Schedule a 'feedback fast' — no opinions, only signals
Take the audit one step further. For an entire day, declare a moratorium on qualitative judgment. No 'great job,' no 'that won't work,' no 'I feel like…' Only pass along raw data: a timestamp, a count, a screenshot, a log line. I watched a product team try this and realize their entire decision-making relied on one senior dev's hunches—hunches that were wrong 40% of the time. The catch is psychological: withholding praise feels rude. But praise is not feedback any more than criticism is. Both are judgments. Signals are neutral. If you can't run a feedback fast without someone getting defensive, you have a cultural problem, not a process problem.
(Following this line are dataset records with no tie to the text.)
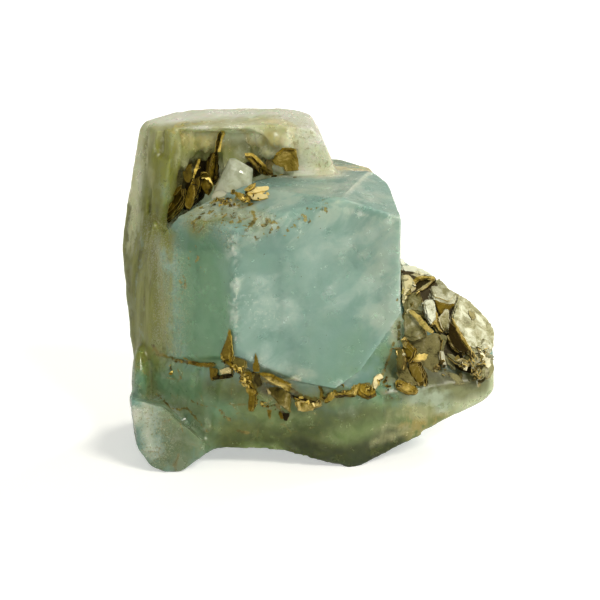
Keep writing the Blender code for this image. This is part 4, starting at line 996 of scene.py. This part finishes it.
def flake_crowd(name, grounds, crowd, dice):
    """Small loose flakes lying every way on whatever is under them along a path."""
    count, spread, sizes, shades, golds, path = crowd
    stops = list(zip(path[::3], path[1::3], path[2::3]))
    flakes = []
    for number in range(count):
        start, end = dice.choice(list(zip(stops, stops[1:])))
        place = Vector(start).lerp(Vector(end), dice.random())
        place = (place + Vector([dice.gauss(0, spread) for axis in range(3)])) * MM
        found = min((ground.find_nearest(place) for ground in grounds), key=lambda near: near[3])
        outward = (found[1] + 0.7 * Vector([dice.gauss(0, 1) for axis in range(3)])).normalized()
        if outward.dot(found[1]) < 0.15:
            outward = (outward + 0.6 * found[1]).normalized()
        across = outward.orthogonal().normalized()
        upwards = outward.cross(across)
        radius, slim, turn = dice.uniform(*sizes) * MM, dice.uniform(0.3, 0.9), dice.uniform(0, math.tau)
        corners = []
        for corner in range(FLAKE_CORNERS):
            angle = math.tau * corner / FLAKE_CORNERS + dice.uniform(-0.3, 0.3)
            reach = Vector((math.cos(angle), slim * math.sin(angle), 0)) * radius * dice.uniform(0.75, 1.1)
            reach = Vector((
                reach.x * math.cos(turn) - reach.y * math.sin(turn),
                reach.x * math.sin(turn) + reach.y * math.cos(turn), 0,
            ))
            corners.append(found[0] + outward * FLAKE_LIFT * MM + across * reach.x + upwards * reach.y)
        thickness = dice.choice(FLAKE_THICKNESSES)
        shade, gold = dice.uniform(*shades), dice.uniform(*golds)
        flakes.append(leaf_stack(f"{name}_flake_{number}", shade, gold, thickness, outward, corners, dice))
    return flakes


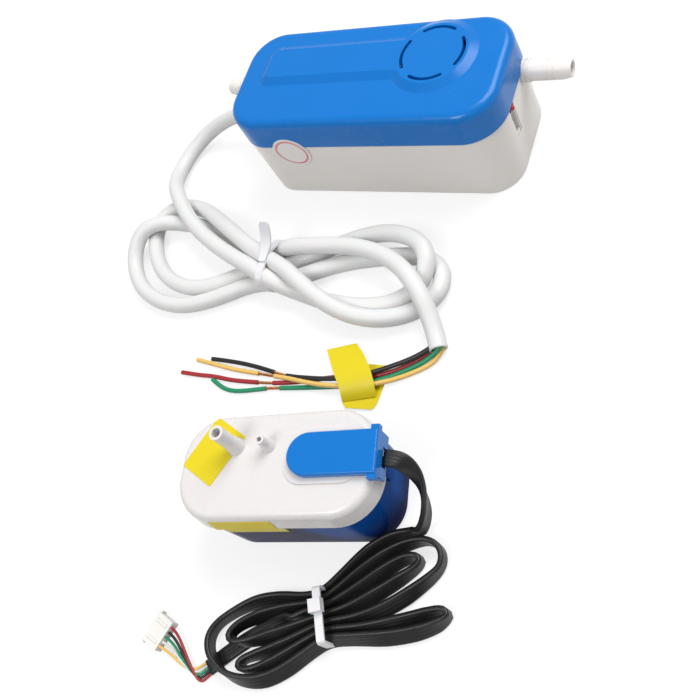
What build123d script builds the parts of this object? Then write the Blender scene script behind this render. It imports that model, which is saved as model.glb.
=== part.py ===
"""Condensate pump set: an in-line piston pump in a two-part housing, and the float
reservoir that feeds it. Millimetres, +Z up, origin under the middle of the set."""
import os
from math import cos, radians, sin, tan

from build123d import *

# ---- where the two units stand -------------------------------------------------------
PUMP_Y = 98.5                     # pump unit's middle, behind the origin
TANK_X, TANK_Y = 18.0, -100.0     # reservoir's middle, in front
TANK_TURN = 12.6                  # reservoir is turned a little on the floor, degrees

# ---- pump housing --------------------------------------------------------------------
PUMP_LENGTH, PUMP_WIDTH = 150.0, 64.0
SEAM = 40.6                       # cover's lower edge
COVER_TOP = 58.3
COVER_CORNER = 19.7
COVER_WALL = 2.0
COVER_DRAFT = 0.6                 # how far each wall leans in over the cover's height
BASE_WALL = 2.8
BASE_FLOOR = 2.6
RELIEF = 2.2                      # raised keyhole on the cover
DISC_X, DISC_Y = 37.0, 7.0        # its disc, from the housing's middle
DISC_RADIUS, DISC_BEVEL = 22.4, 4.0
BAR_HALF, BAR_END = 13.2, -61.0
VENT_RADIUS, VENT_WIDTH, VENT_SPAN = 15.9, 1.7, 60
SCREWS = [(-57, -18), (57, -18), (-60.5, 22.6), (60.5, 22.6)]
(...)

We spent years asking 'what do you think?' What we needed was 'what did you see?'
— engineering lead, after running the fast for three consecutive Tuesdays
Try a silent retrospective: write only observed signals on cards
Most retros devolve into venting sessions or, worse, performances. The silent retro flips that. Everyone gets ten minutes to write what they actually observed—no names, no 'I felt attacked when…' Just: 'Deploys failed twice on Wednesday.' 'The staging env was down for 14 hours.' 'Three PRs sat unreviewed for >48 hours.' Then the facilitator clusters the cards. No talking. The patterns emerge from the data, not from the loudest voice in the room. Honest—this reveals fractures that vocal retros hide for months. The trade-off: introverts dominate extroverts for once, and that unbalances power in a different way. Rotate who facilitates. Keep the structure rigid. Silence, it turns out, is the most honest feedback channel we ignore.